(REQUIREMENTS): Would you restate all the data that follows, word for word?

(STORED DATA):
[start]

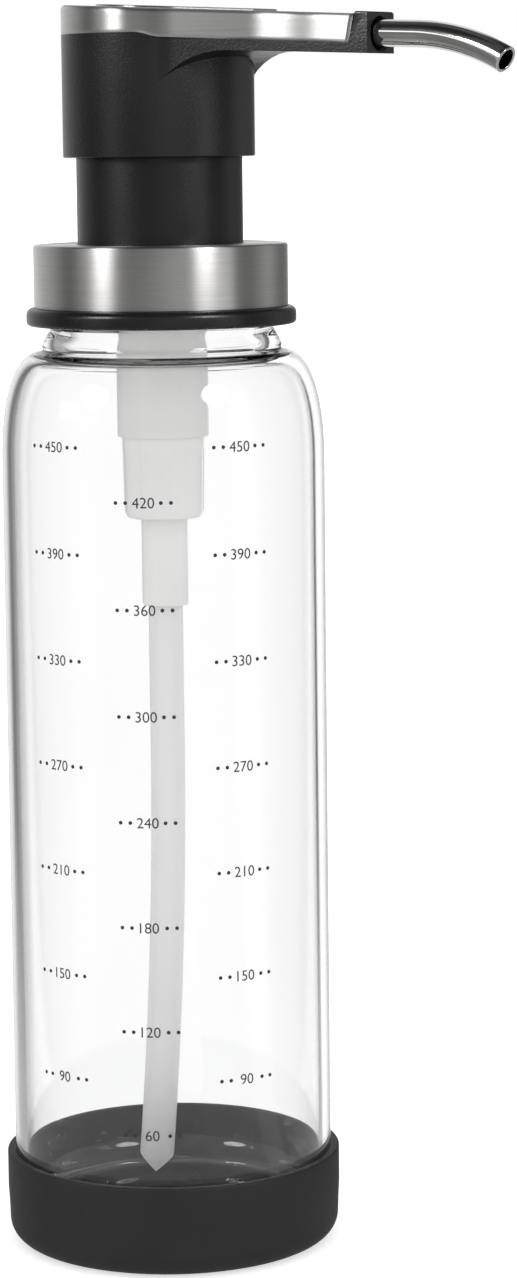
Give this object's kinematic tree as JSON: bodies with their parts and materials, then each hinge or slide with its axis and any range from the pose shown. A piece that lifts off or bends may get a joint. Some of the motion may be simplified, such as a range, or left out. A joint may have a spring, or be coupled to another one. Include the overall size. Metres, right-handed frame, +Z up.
{
  "type": "syrup dispenser",
  "caption": "Clear glass syrup bottle in a soft boot, with a screwed-on press pump, a swivelling head and a bent steel spout.",
  "frame": {"origin": "middle of the boot's flat underside, on the bottle's axis", "axes": "+Z up along the bottle's axis; the spout points along +X at rest"},
  "size_m": [0.1175, 0.0684, 0.2513],
  "materials": {
    "boot_rubber": "matte soft-touch silicone",
    "glass": "clear, polished",
    "closure_black": "satin moulded",
    "stem_black": "satin moulded",
    "head_black": "fine matte texture",
    "collar_steel": "brushed round",
    "cover_steel": "brushed along",
    "spout_steel": "polished",
    "pump_white": "translucent white moulding",
    "tube_clear": "milky translucent",
    "seal_rubber": "soft",
    "gasket_foam": "soft white",
    "spring_steel": "drawn wire",
    "ball_steel": "polished"
  },
  "bodies": {
    "bottle": {"bottle": "glass", "base_boot": "boot_rubber"},
    "seal": {"neck_gasket": "gasket_foam"},
    "pump": {"stem_guide": "stem_black", "chamber_sleeve": "pump_white", "pump_cylinder": "pump_white", "guide_bush": "pump_white", "rod_wiper": "seal_rubber", "dip_tube": "tube_clear", "ball_cage": "pump_white", "return_spring": "spring_steel"},
    "closure": {"closure_ring": "closure_black", "collar_shell": "collar_steel"},
    "plunger": {"piston_rod": "pump_white", "piston": "pump_white", "piston_clip": "pump_white"},
    "head": {"head_body": "head_black", "head_cover": "cover_steel", "duct_elbow": "pump_white", "spout_oring": "seal_rubber", "spout_tube": "spout_steel"},
    "inlet_valve": {"inlet_ball": "ball_steel"},
    "outlet_valve": {"outlet_ball": "ball_steel"}
  },
  "joints": [
    {"name": "pump_lift", "type": "slide", "parent": "bottle", "child": "seal", "axis": [0, 0, 1], "range_m": [0, 0.19]},
    {"name": "closure_rise", "type": "slide", "parent": "seal", "child": "pump", "axis": [0, 0, 1], "range_m": [0, 0.005]},
    {"name": "closure_turn", "type": "hinge", "parent": "pump", "child": "closure", "pos_m": [0, 0, 0.2], "axis": [0, 0, 1], "range_deg": [0, 450]},
    {"name": "head_press", "type": "slide", "parent": "pump", "child": "plunger", "axis": [0, 0, -1], "range_m": [0, 0.016], "stiffness_N_per_m": 300, "springref_m": -0.02, "deforming": ["return_spring"]},
    {"name": "head_swivel", "type": "hinge", "parent": "plunger", "child": "head", "pos_m": [0, 0, 0.24], "axis": [0, 0, 1], "continuous": true},
    {"name": "inlet_valve_lift", "type": "slide", "parent": "pump", "child": "inlet_valve", "axis": [0, 0, 1], "range_m": [0, 0.002]},
    {"name": "outlet_valve_lift", "type": "slide", "parent": "plunger", "child": "outlet_valve", "axis": [0, 0, 1], "range_m": [0, 0.0014]}
  ],
  "couplings": [
    {"joint": "closure_rise", "follows": "closure_turn", "m_per_rad": 0.0006366}
  ]
}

[end]

(ANSWER TO THE TASK):
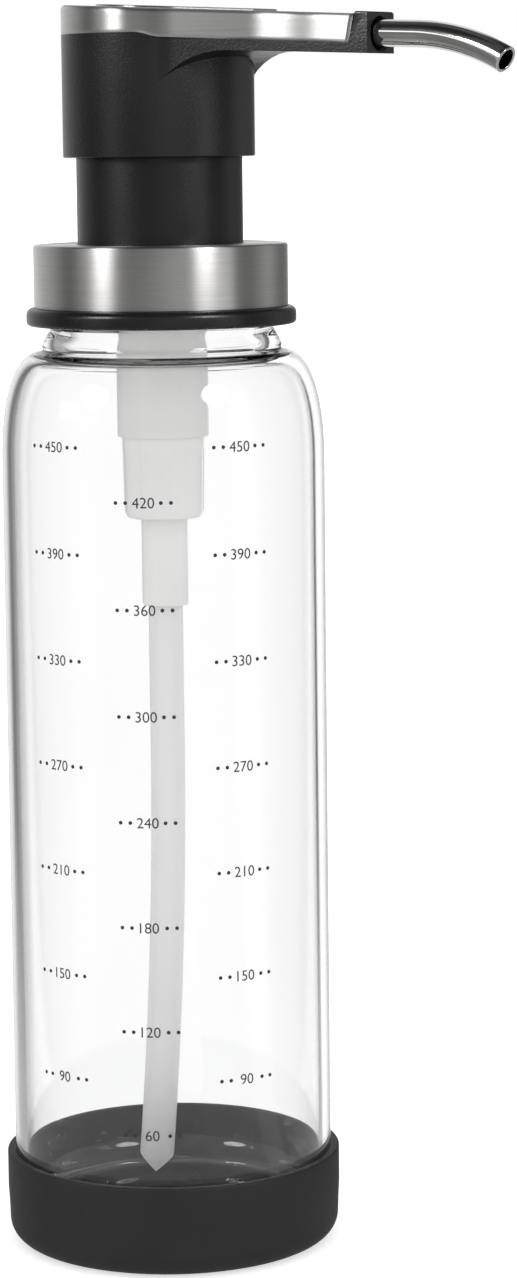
Give this object's kinematic tree as JSON: bodies with their parts and materials, then each hinge or slide with its axis and any range from the pose shown. A piece that lifts off or bends may get a joint. Some of the motion may be simplified, such as a range, or left out. A joint may have a spring, or be coupled to another one. Include the overall size. Metres, right-handed frame, +Z up.
{
  "type": "syrup dispenser",
  "caption": "Clear glass syrup bottle in a soft boot, with a screwed-on press pump, a swivelling head and a bent steel spout.",
  "frame": {"origin": "middle of the boot's flat underside, on the bottle's axis", "axes": "+Z up along the bottle's axis; the spout points along +X at rest"},
  "size_m": [0.1175, 0.0684, 0.2513],
  "materials": {
    "boot_rubber": "matte soft-touch silicone",
    "glass": "clear, polished",
    "closure_black": "satin moulded",
    "stem_black": "satin moulded",
    "head_black": "fine matte texture",
    "collar_steel": "brushed round",
    "cover_steel": "brushed along",
    "spout_steel": "polished",
    "pump_white": "translucent white moulding",
    "tube_clear": "milky translucent",
    "seal_rubber": "soft",
    "gasket_foam": "soft white",
    "spring_steel": "drawn wire",
    "ball_steel": "polished"
  },
  "bodies": {
    "bottle": {"bottle": "glass", "base_boot": "boot_rubber"},
    "seal": {"neck_gasket": "gasket_foam"},
    "pump": {"stem_guide": "stem_black", "chamber_sleeve": "pump_white", "pump_cylinder": "pump_white", "guide_bush": "pump_white", "rod_wiper": "seal_rubber", "dip_tube": "tube_clear", "ball_cage": "pump_white", "return_spring": "spring_steel"},
    "closure": {"closure_ring": "closure_black", "collar_shell": "collar_steel"},
    "plunger": {"piston_rod": "pump_white", "piston": "pump_white", "piston_clip": "pump_white"},
    "head": {"head_body": "head_black", "head_cover": "cover_steel", "duct_elbow": "pump_white", "spout_oring": "seal_rubber", "spout_tube": "spout_steel"},
    "inlet_valve": {"inlet_ball": "ball_steel"},
    "outlet_valve": {"outlet_ball": "ball_steel"}
  },
  "joints": [
    {"name": "pump_lift", "type": "slide", "parent": "bottle", "child": "seal", "axis": [0, 0, 1], "range_m": [0, 0.19]},
    {"name": "closure_rise", "type": "slide", "parent": "seal", "child": "pump", "axis": [0, 0, 1], "range_m": [0, 0.005]},
    {"name": "closure_turn", "type": "hinge", "parent": "pump", "child": "closure", "pos_m": [0, 0, 0.2], "axis": [0, 0, 1], "range_deg": [0, 450]},
    {"name": "head_press", "type": "slide", "parent": "pump", "child": "plunger", "axis": [0, 0, -1], "range_m": [0, 0.016], "stiffness_N_per_m": 300, "springref_m": -0.02, "deforming": ["return_spring"]},
    {"name": "head_swivel", "type": "hinge", "parent": "plunger", "child": "head", "pos_m": [0, 0, 0.24], "axis": [0, 0, 1], "continuous": true},
    {"name": "inlet_valve_lift", "type": "slide", "parent": "pump", "child": "inlet_valve", "axis": [0, 0, 1], "range_m": [0, 0.002]},
    {"name": "outlet_valve_lift", "type": "slide", "parent": "plunger", "child": "outlet_valve", "axis": [0, 0, 1], "range_m": [0, 0.0014]}
  ],
  "couplings": [
    {"joint": "closure_rise", "follows": "closure_turn", "m_per_rad": 0.0006366}
  ]
}